▶ _WHAT TO DO_
Review the material line by line. Identify and copy every line that contains the string "names".

▶ _GIVEN DATA_
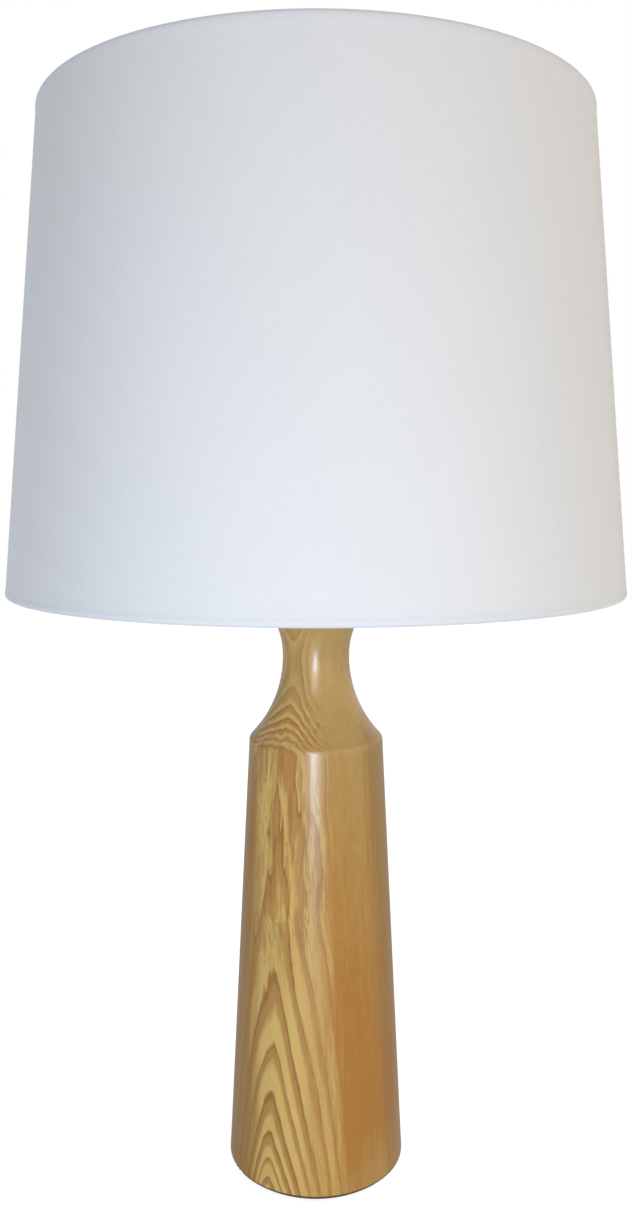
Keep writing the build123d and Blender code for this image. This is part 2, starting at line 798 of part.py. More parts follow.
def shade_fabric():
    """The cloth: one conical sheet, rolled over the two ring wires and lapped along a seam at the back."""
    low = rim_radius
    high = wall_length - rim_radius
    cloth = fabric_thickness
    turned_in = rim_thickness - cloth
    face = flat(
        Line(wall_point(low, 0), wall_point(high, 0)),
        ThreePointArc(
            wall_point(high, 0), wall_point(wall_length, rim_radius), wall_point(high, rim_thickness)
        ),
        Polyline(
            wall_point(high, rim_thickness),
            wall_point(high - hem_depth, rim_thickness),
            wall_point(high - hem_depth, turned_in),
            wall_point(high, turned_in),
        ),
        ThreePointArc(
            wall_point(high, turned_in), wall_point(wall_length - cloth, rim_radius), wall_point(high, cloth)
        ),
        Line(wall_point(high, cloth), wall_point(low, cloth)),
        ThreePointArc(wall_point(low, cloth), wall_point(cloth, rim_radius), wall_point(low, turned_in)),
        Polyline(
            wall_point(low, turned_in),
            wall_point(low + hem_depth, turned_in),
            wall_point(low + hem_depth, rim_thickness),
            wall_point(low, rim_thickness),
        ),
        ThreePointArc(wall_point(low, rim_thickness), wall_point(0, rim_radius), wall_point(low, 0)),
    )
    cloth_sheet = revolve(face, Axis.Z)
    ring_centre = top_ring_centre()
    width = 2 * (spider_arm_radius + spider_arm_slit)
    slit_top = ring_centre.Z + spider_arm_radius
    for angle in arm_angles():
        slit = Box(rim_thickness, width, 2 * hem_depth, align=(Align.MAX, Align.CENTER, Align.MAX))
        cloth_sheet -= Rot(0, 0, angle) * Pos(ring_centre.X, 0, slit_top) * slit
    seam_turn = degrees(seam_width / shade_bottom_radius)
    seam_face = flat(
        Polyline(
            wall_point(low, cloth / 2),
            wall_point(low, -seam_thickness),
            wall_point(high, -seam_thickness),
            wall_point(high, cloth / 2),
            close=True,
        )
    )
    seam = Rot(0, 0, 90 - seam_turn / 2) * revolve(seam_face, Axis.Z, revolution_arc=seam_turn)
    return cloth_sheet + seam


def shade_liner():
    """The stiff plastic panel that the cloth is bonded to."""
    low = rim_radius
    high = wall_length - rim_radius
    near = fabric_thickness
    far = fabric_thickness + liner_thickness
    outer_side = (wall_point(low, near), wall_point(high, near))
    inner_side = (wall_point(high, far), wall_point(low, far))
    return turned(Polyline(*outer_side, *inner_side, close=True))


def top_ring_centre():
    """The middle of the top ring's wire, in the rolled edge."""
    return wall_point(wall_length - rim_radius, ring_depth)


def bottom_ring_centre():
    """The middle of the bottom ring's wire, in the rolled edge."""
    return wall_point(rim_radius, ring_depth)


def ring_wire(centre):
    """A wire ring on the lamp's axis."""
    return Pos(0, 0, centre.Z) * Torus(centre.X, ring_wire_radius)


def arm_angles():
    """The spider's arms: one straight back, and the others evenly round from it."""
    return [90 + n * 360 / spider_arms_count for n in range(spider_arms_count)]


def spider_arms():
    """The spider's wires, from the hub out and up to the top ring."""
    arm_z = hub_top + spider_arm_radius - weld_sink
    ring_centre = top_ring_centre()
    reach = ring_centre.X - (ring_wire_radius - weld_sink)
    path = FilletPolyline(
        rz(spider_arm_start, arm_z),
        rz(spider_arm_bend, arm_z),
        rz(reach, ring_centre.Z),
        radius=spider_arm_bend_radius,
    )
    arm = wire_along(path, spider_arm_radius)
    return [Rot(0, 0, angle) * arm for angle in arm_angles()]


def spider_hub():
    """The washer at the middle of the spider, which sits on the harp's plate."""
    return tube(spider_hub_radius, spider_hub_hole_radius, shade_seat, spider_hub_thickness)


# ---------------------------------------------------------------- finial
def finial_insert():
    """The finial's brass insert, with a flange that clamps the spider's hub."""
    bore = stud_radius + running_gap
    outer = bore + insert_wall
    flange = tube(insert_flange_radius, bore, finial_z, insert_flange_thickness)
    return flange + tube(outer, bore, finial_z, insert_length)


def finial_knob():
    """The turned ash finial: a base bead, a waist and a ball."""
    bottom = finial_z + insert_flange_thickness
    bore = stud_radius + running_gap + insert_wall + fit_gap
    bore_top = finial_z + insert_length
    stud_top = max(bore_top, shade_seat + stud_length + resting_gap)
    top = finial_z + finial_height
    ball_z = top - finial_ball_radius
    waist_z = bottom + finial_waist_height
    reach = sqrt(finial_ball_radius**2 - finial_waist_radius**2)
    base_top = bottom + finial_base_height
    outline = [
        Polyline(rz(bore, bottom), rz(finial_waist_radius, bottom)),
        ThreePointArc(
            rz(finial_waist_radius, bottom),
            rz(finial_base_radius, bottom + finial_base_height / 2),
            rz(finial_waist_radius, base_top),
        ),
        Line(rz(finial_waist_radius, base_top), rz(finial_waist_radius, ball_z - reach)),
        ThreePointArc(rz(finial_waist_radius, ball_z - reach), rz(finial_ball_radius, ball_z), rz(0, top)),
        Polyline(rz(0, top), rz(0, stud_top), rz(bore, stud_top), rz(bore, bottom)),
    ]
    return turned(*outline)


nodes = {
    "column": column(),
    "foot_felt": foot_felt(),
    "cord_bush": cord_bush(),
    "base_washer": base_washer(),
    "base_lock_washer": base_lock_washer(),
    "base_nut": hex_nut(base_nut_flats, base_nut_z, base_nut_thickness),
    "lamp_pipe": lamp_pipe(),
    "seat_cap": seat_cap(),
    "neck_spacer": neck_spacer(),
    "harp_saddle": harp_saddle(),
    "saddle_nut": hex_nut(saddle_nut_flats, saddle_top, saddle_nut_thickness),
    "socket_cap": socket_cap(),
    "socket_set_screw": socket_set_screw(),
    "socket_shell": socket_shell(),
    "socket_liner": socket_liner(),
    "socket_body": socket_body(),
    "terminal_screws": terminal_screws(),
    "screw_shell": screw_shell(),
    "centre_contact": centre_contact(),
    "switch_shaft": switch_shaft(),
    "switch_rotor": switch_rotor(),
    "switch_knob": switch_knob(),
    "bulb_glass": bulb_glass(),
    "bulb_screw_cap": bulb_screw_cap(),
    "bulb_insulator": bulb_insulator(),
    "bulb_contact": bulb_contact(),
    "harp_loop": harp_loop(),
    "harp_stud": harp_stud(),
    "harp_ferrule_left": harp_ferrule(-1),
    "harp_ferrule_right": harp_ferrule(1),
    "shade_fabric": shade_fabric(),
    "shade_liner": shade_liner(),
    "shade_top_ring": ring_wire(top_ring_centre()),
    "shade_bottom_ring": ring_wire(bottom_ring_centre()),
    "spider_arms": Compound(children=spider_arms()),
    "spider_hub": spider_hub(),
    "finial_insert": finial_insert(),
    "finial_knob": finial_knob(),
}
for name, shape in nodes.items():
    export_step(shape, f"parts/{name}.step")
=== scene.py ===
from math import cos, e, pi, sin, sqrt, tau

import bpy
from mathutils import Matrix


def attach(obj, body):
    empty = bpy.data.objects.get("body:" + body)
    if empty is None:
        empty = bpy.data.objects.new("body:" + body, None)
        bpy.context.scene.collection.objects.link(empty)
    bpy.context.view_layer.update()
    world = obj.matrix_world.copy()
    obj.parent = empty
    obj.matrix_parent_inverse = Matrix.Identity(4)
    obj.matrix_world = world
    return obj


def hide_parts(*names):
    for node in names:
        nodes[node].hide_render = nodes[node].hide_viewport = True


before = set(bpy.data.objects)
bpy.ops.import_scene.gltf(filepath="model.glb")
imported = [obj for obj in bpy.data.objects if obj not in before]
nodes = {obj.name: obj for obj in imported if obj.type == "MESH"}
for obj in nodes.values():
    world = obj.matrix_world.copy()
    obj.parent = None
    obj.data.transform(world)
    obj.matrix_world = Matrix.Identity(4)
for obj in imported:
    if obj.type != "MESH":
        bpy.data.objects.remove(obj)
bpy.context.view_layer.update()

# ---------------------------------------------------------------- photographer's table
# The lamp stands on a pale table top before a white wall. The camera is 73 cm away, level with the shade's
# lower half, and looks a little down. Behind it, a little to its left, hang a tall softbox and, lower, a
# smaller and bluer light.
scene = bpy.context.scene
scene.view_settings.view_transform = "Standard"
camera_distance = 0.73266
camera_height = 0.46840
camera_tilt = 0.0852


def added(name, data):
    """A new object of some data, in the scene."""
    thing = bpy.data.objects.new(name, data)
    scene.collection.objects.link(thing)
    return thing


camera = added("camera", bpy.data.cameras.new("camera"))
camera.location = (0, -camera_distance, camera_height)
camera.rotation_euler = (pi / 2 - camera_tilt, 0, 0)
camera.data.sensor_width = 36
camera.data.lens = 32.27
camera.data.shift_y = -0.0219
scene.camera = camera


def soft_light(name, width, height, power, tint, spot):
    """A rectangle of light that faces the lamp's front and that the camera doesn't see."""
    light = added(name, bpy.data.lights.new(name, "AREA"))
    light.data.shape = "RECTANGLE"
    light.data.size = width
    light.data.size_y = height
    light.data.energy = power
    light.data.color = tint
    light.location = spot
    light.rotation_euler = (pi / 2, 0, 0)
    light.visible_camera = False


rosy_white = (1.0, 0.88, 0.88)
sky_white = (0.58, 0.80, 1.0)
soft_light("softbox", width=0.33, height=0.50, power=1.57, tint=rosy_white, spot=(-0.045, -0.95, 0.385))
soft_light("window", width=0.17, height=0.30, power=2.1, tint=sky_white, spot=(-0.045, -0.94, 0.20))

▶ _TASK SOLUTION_
def hide_parts(*names):
    for node in names:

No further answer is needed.